OBJECTIVE >>
Only the lines from the line with "behind_the_slit(openings)" through the line with "bpy.data.objects.remove(obj)" should be copied, exactly as they appear, with both ends kept.

[Entries with model source code]
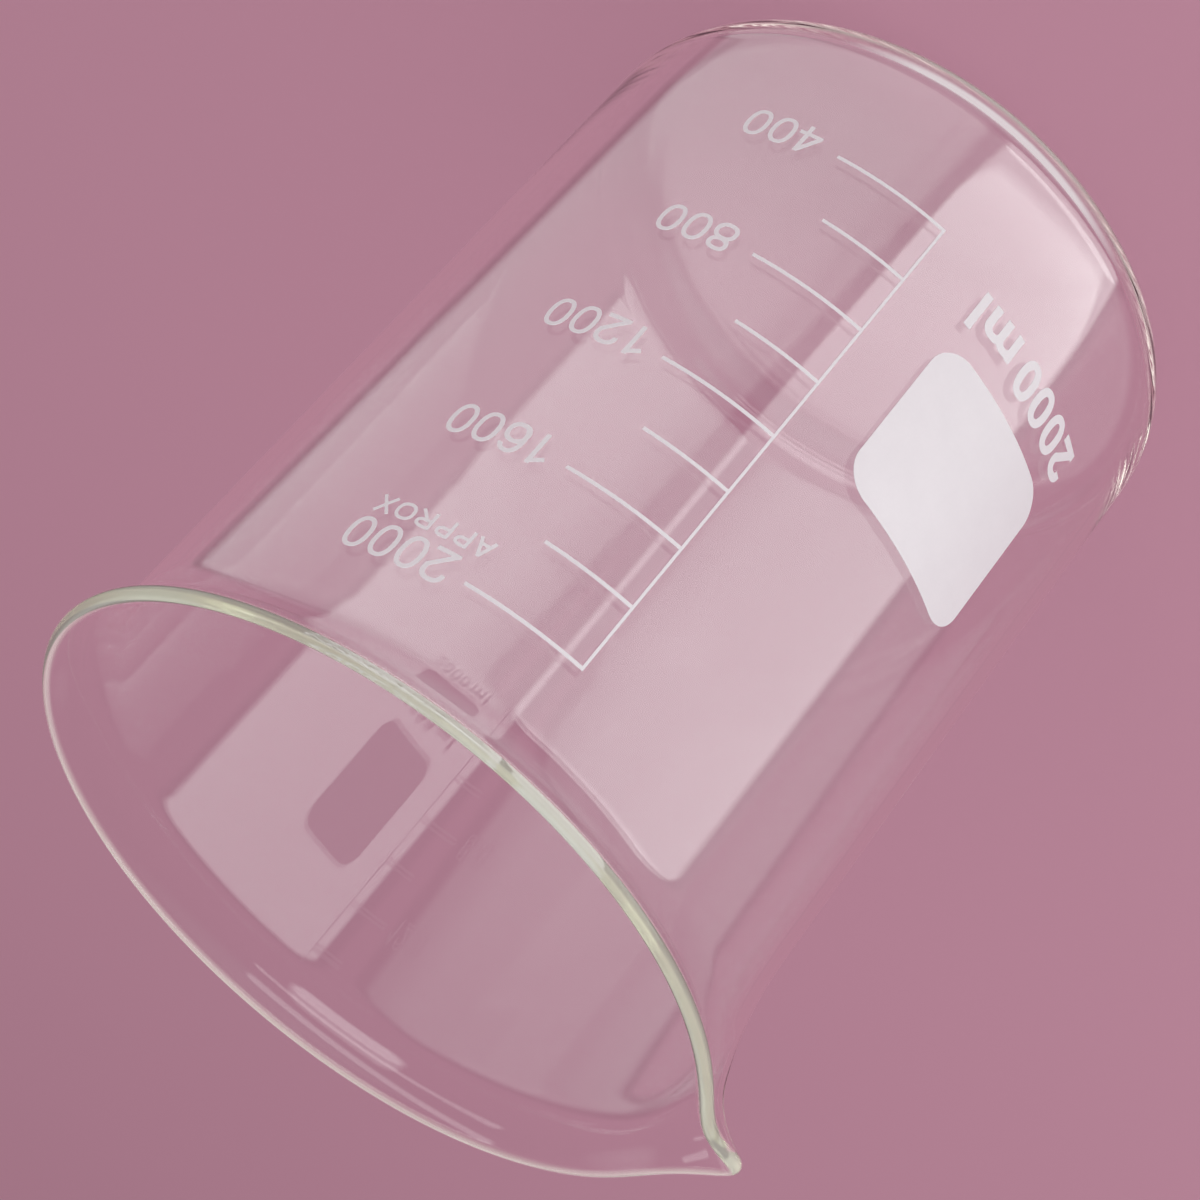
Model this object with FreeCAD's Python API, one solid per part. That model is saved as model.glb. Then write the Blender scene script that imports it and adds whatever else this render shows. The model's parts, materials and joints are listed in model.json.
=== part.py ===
import FreeCAD, Part
import math
import os

# A low-form griffin beaker of 2000 ml, in millimetres. It stands on z = 0 with its axis on Z.
# A bearing is an angle about the axis: 0 faces -Y, where the scale line is, and it grows towards +X.
V = FreeCAD.Vector

# The blown glass
body_diameter = 132.0
body_height = 187.0
wall = 2.3
base_thickness = 3.0
foot_radius = 13.0
rim_diameter = 143.2
bead = 3.0
bead_neck = 3.0
flare_height = 14.0

# The pouring spout, pulled out of the rim to the left of the scale
spout_bearing = -83.7
spout_reach = 9.8
spout_dip = 3.2
spout_depth = 39.0
spout_tip_width = 7.0
spout_spread = 12.4
spout_curve = 1.85

# Where the flared end meets the straight wall, its skins draw in by a hair, so that the two join cleanly
seam_step = 0.15
seam_run = 0.8
skin_margin = 0.01

# White enamel, fired on the outside
enamel = 0.1
mark_values = [400, 600, 800, 1000, 1200, 1400, 1600, 1800, 2000]
numbered_step = 400
first_mark_height = 40.3
highest_mark_drop = 26.7
mark_thickness = 0.75
long_mark = 23.9
short_mark = 18.2
scale_line_width = 0.55

numeral_height = 7.3
numeral_width = 4.55
numeral_pitch = 5.37
numeral_stroke = 0.85
numeral_gap = 4.3
numeral_drop = 0.5

approx_text = "APPROX"
approx_height = 3.9
approx_stroke = 0.6
approx_left = 23.7
approx_drop = 7.65

patch_width = 39.4
patch_height = 38.5
patch_corner = 6.5
patch_gap = 13.2
patch_bottom = 57.2

capacity_height = 9.2
capacity_width = 5.45
capacity_pitch = 6.3
capacity_stroke = 1.7
capacity_gap = 5.0
capacity_inset = 0.3
capacity_m_width = 8.75
capacity_l_gap = 1.5

body_radius = body_diameter / 2
bore_radius = body_radius - wall
mid_radius = body_radius - wall / 2
bead_height = body_height - bead / 2
bead_radius_out = rim_diameter / 2 - bead / 2
spout_root = bead_height - spout_depth
mark_spacing = (body_height - highest_mark_drop - first_mark_height) / (len(mark_values) - 1)


def flare_radius():
    """The arc that turns the straight wall out to the middle of the bead."""
    run = bead_radius_out - mid_radius
    rise = flare_height - bead / 2
    return (run * run + rise * rise) / (2 * run)


def wall_radius(z):
    """The middle of the wall at height z, away from the spout."""
    rise = z - (body_height - flare_height)
    if rise <= 0:
        return mid_radius
    arc = flare_radius()
    return mid_radius + arc - math.sqrt(arc * arc - rise * rise)


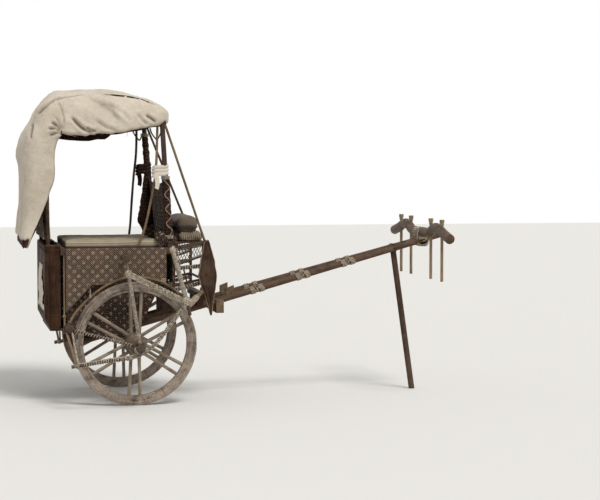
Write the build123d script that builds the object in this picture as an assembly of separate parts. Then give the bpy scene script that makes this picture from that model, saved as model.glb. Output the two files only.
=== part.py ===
from build123d import *
import math
import os

# Two-wheeled bullock carriage. +X points forward to the yoke, +Y to the left, +Z up.
# Places are in millimetres, X from the axle, and Z with the axle line at AXLE_LINE. The
# finished pieces are shifted so that the wheels stand on Z 0 and the origin is under the
# middle of the whole cart. A place named for one side is on the left, and the right is
# its mirror.

# Gaps between pieces that are lashed, seated or hung together, and at the pins
FIT = 0.3
PIN_FIT = 0.3

# Own axis of each rope ball, which no bar in it follows
BALL_AXIS = (1, 1, 0.2)

# Height of the axle line that all heights below go with
AXLE_LINE = 440

# Wheels
WHEEL_RADIUS = 440
WHEEL_TRACK = 1100
RIM_DEPTH = 70
RIM_WIDTH = 55
RIM_CHAMFER = 7
HUB_RADIUS = 78
HUB_END_RADIUS = 56
HUB_INNER_Y = 440
HUB_OUTER_Y = 755
HUB_BARREL_HALF = 55
SPOKE_RADIUS = 13
SPOKE_PAIRS = 6
SPOKE_FIRST_ANGLE = 29
SPOKE_HUB_OFFSET = 28
SPOKE_RIM_OFFSET = 40

# Axle
AXLE_RADIUS = 18
AXLE_END_Y = 935
AXLE_BEAM_WIDTH = 100
AXLE_BEAM_END_Y = 410
AXLE_BEAM_DROP = 55
AXLE_BEAM_RISE = 75
LINCH_PIN_Y = 772
LINCH_PIN_RADIUS = 6
LINCH_PIN_LENGTH = 84

# Place of the yoke along the drawbar, which the nose and the prop go with
YOKE_X = 2240

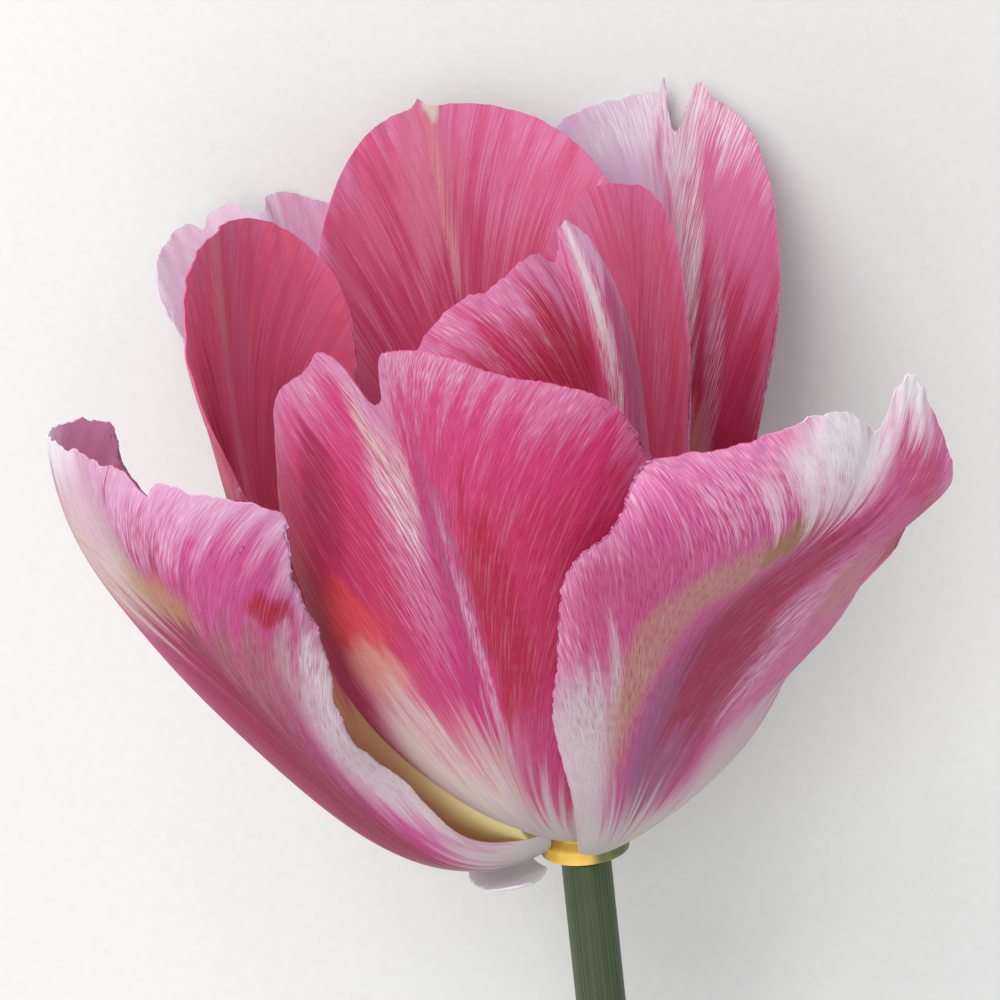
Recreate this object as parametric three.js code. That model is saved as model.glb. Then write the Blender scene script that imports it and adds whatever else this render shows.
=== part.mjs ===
// A cut tulip, fully open, lying on two of its back tepals and on the end of its stem.
// Millimetres, +Z up. The bloom points towards +Y, the stem runs towards -Y, and the side of the
// bloom that the photograph shows faces +Z. The origin is on the surface, under the middle of the tulip.
// The bloom is built in its own axes first: X to its right, Y along its axis, Z to its front.

import * as THREE from "three";

// Driving dimensions. The neck is the stalk just under the bloom, the sway its end's shift sideways,
// the collar's slope the height in which it widens from the neck.
const BLADE_THICKNESS = 0.8;
const FLAP_THICKNESS = 0.64;
const NODE_GAP = 0.3;
const NECK_DIAMETER = 4.9;
const CUT_DIAMETER = 6.2;
const STEM_REACH = 168;
const STEM_SWAY = 6;
const STEM_END_TURN = 4;
const AXIS_TILT = 18;
const RECEPTACLE_HEIGHT = 32;
const COLLAR_DEPTH = 1.9;
const COLLAR_SLOPE = 0.5;
const OUTER_RING_RADIUS = 4.6;
const RING_STEP = BLADE_THICKNESS + NODE_GAP;
const RING_RISE = RING_STEP;
const RECEPTACLE_TOP = 2.5 * RING_RISE;
const STAMENS = 6;
const STAMEN_FOOT = 3.1 * RING_RISE;
const FILAMENT_LENGTH = 15;
const ANTHER_LENGTH = 11;
const ANTHER_GAP = 1.3 * NODE_GAP;
const OVARY_LENGTH = 20;
const OVARY_DIAMETER = 6;
const STIGMA_LENGTH = 3;

// How far a stamen stands from the bloom's axis, from its foot to its tip
const STAMEN_SPREAD = { foot: 2.1, bend: 4.2, top: 5.4, antherFoot: 5.5, antherTip: 6.6 };

// Shares of each half of a blade: how wide its crease and its tip's notch are, and where the lobe lies
const CREASE_WIDTH = 0.05;
const NOTCH_WIDTH = 0.1;
const LOBE_PLACE = 0.35;
const LOBE_WIDTH = 0.25;

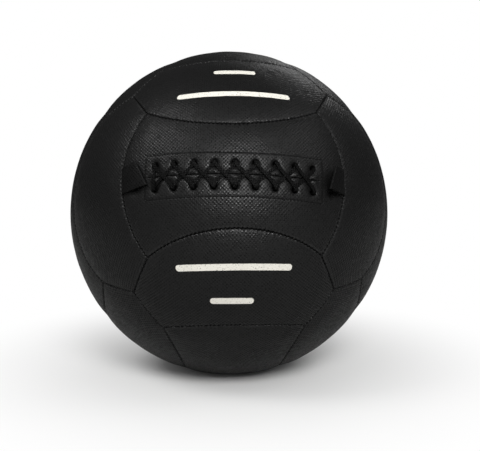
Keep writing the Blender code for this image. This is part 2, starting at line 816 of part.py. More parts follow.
def bag_tie():
    """The string tied round the bag's waist, as a ring."""
    thick = TIE_DIAMETER / 2
    radius = NECK_WAIST + CLEARANCE + thick
    bm = bmesh.new()
    rows = []
    for j in range(TIE_SIDES):
        turn = 2 * math.pi * j / TIE_SIDES
        ring = collar_ring(radius + thick * math.cos(turn), WAIST_PLACE + thick * math.sin(turn))
        rows.append([bm.verts.new(place) for place in ring])
    for j in range(TIE_SIDES):
        for k in range(RING_STEPS):
            n, m = (k + 1) % RING_STEPS, (j + 1) % TIE_SIDES
            bm.faces.new([rows[j][k], rows[j][n], rows[m][n], rows[m][k]])
    object_of("bag_tie", bm, STRING)


def main():
    for obj in list(bpy.data.objects):
        bpy.data.objects.remove(obj, do_unlink=True)
    panels = cover()
    openings = lacing_openings()
    cut_from(panels["laced_panel"], openings)
    behind_the_slit(openings)
    lace()
    tab("left_tab", -1, LEFT_TAB_LEVEL, LEFT_TAB_LIFT_ANGLE, LEFT_TAB_RISE)
    tab("right_tab", 1, RIGHT_TAB_LEVEL, RIGHT_TAB_LIFT_ANGLE, RIGHT_TAB_RISE)
    lining()
    filling()
    weighted_bag()
    bag_tie()
    print("centre of the ball at height", round(CENTRE_HEIGHT, 5))


main()
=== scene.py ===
"""Looks of a laced wall ball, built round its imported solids.

Every cover panel is a sheet of coated fabric on the same seam layout as the solids, with turned lips,
stitches, puckers and a woven finish. The lacing, the end tabs and what lies behind the slit are modelled
the same way. The ball lies rolled back, so that its laced panel faces -Y and looks up a little. Metres
throughout, +Z up.
"""

import json
import logging
import math
from collections.abc import Sequence
from dataclasses import dataclass, field, replace
from enum import Enum
from functools import cached_property

import bpy
import numpy as np
from mathutils import Matrix, Vector


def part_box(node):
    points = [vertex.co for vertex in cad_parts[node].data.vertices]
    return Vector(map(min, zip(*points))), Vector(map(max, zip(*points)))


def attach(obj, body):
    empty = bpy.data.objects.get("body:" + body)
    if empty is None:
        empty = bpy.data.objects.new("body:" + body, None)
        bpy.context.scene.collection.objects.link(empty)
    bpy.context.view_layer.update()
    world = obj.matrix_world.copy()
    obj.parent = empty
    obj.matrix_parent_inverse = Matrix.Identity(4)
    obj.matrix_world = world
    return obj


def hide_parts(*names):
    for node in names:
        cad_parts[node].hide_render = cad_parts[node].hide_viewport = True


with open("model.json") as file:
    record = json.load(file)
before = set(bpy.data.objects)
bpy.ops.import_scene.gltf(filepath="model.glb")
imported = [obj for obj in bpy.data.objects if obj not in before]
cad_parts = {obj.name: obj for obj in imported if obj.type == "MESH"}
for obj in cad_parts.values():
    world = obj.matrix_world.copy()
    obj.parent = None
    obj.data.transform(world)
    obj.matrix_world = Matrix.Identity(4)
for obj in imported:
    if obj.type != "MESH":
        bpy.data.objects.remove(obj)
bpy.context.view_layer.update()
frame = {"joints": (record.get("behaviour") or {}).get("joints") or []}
LOG = logging.getLogger("wall_ball")
MM = 0.001
Array = np.ndarray
Piece = bpy.types.Object
Finish = bpy.types.Material
Tree = bpy.types.NodeTree
Socket = bpy.types.NodeSocket


def unit(vectors: Array) -> Array:
    """Vectors of length one in the same directions."""
    return vectors / np.linalg.norm(vectors, axis=-1, keepdims=True)


def square_to(axes: Array, vectors: Array) -> Array:
    """Unit vectors along what each vector has at right angles to its axis."""
    return unit(vectors - axes * (vectors * axes).sum(axis=1)[:, None])


def lie_of_ball() -> Array:
    """How the ball lies: its right, its front and its top as the rows of a matrix.

    The right tab folds about a line that points at the top panel.

    Returns:
        The matrix.
    """
    hinge = next(joint for joint in frame["joints"] if joint["name"] == "right_tab_fold")
    right = np.array([1.0, 0.0, 0.0])
    top = unit(np.array(hinge["axis"], float))
    return np.stack([right, np.cross(right, top), top])


LIE = lie_of_ball()


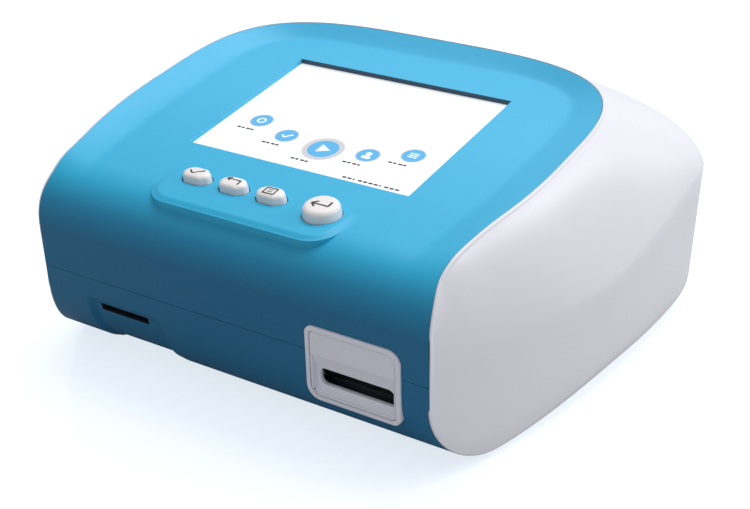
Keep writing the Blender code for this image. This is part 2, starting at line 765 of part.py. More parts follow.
def make_display(materials, panel):
    half, low_u, high_u = WINDOW
    make_object("touch_glass", panel_box(half + 3.0, low_u - 3.0, high_u + 3.0, -3.9, -2.8),
                materials["screen_glass"], panel)
    gasket = make_object("display_gasket", panel_box(half + 3.0, low_u - 3.0, high_u + 3.0, -4.8, -4.2),
                         materials["rubber"], panel)
    cut(gasket, panel_box(half, low_u + 1.4, high_u - 1.4, -7.0, -2.0))
    make_object("display_module", panel_box(70.0, 47.0, 151.5, -14.0, -5.1), materials["steel"], panel)
    bracket = make_object("display_bracket", panel_box(73.0, 46.0, 153.0, -15.8, -14.3),
                          materials["steel"], panel)
    for side in (-1.0, 1.0):
        low, high = sorted((side * 71.3, side * 73.0))
        join(bracket, box((low, 46.0, -15.0), (high, 153.0, -3.4)))
    cut(bracket, box((-50.0, 70.0, -18.0), (50.0, 130.0, -12.0)))


def key_flange(x):
    return prism(key_outline(x, 1.1), "Z", -4.4, -2.9)


def make_keys(materials, panel):
    for name, x in KEYS:
        key = make_object(name, prism(key_outline(x), "Z", -4.0, KEY_TOP), materials["key_white"], panel,
                          origin=(x, KEY_U, 0.0))
        bevel_top(key, KEY_BEVEL)
        join(key, key_flange(x))
        make_switch(f"{name}_switch", x, KEY_U, materials, panel)
    outline = circle(ENTER_X, ENTER_U, ENTER_RADIUS, 32)
    enter = make_object("enter_key", prism(outline, "Z", -4.0, ENTER_TOP), materials["key_white"],
                        panel, origin=(ENTER_X, ENTER_U, 0.0), smooth=True)
    bevel_top(enter, ENTER_BEVEL)
    join(enter, prism(circle(ENTER_X, ENTER_U, ENTER_RADIUS + 1.1, 32), "Z", -4.4, -3.4))
    make_switch("enter_key_switch", ENTER_X, ENTER_U, materials, panel)
    board = make_object("keypad_board", box((-48.0, 19.0, -12.0), (48.0, 41.5, -10.4)),
                        materials["board_green"], panel)
    cut(board, *[prism(circle(x, 22.0, 1.6, 10), "Z", -14.0, -8.0) for x in (-44.0, 44.0)])


def bevel_top(obj, width):
    """Rounds the rim of a key's top face."""
    top = max(vertex.co.z for vertex in obj.data.vertices)
    weights = obj.data.attributes.new("bevel_weight_edge", "FLOAT", "EDGE")
    for edge in obj.data.edges:
        ends = [obj.data.vertices[i].co.z for i in edge.vertices]
        weights.data[edge.index].value = 1.0 if min(ends) > top - 0.1 * MM else 0.0
    modifier = obj.modifiers.new("top_rounding", "BEVEL")
    modifier.limit_method = "WEIGHT"
    modifier.width = width * MM
    modifier.segments = 3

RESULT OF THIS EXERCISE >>
    behind_the_slit(openings)
    lace()
    tab("left_tab", -1, LEFT_TAB_LEVEL, LEFT_TAB_LIFT_ANGLE, LEFT_TAB_RISE)
    tab("right_tab", 1, RIGHT_TAB_LEVEL, RIGHT_TAB_LIFT_ANGLE, RIGHT_TAB_RISE)
    lining()
    filling()
    weighted_bag()
    bag_tie()
    print("centre of the ball at height", round(CENTRE_HEIGHT, 5))


main()
=== scene.py ===
"""Looks of a laced wall ball, built round its imported solids.

Every cover panel is a sheet of coated fabric on the same seam layout as the solids, with turned lips,
stitches, puckers and a woven finish. The lacing, the end tabs and what lies behind the slit are modelled
the same way. The ball lies rolled back, so that its laced panel faces -Y and looks up a little. Metres
throughout, +Z up.
"""

import json
import logging
import math
from collections.abc import Sequence
from dataclasses import dataclass, field, replace
from enum import Enum
from functools import cached_property

import bpy
import numpy as np
from mathutils import Matrix, Vector


def part_box(node):
    points = [vertex.co for vertex in cad_parts[node].data.vertices]
    return Vector(map(min, zip(*points))), Vector(map(max, zip(*points)))


def attach(obj, body):
    empty = bpy.data.objects.get("body:" + body)
    if empty is None:
        empty = bpy.data.objects.new("body:" + body, None)
        bpy.context.scene.collection.objects.link(empty)
    bpy.context.view_layer.update()
    world = obj.matrix_world.copy()
    obj.parent = empty
    obj.matrix_parent_inverse = Matrix.Identity(4)
    obj.matrix_world = world
    return obj


def hide_parts(*names):
    for node in names:
        cad_parts[node].hide_render = cad_parts[node].hide_viewport = True


with open("model.json") as file:
    record = json.load(file)
before = set(bpy.data.objects)
bpy.ops.import_scene.gltf(filepath="model.glb")
imported = [obj for obj in bpy.data.objects if obj not in before]
cad_parts = {obj.name: obj for obj in imported if obj.type == "MESH"}
for obj in cad_parts.values():
    world = obj.matrix_world.copy()
    obj.parent = None
    obj.data.transform(world)
    obj.matrix_world = Matrix.Identity(4)
for obj in imported:
    if obj.type != "MESH":
        bpy.data.objects.remove(obj)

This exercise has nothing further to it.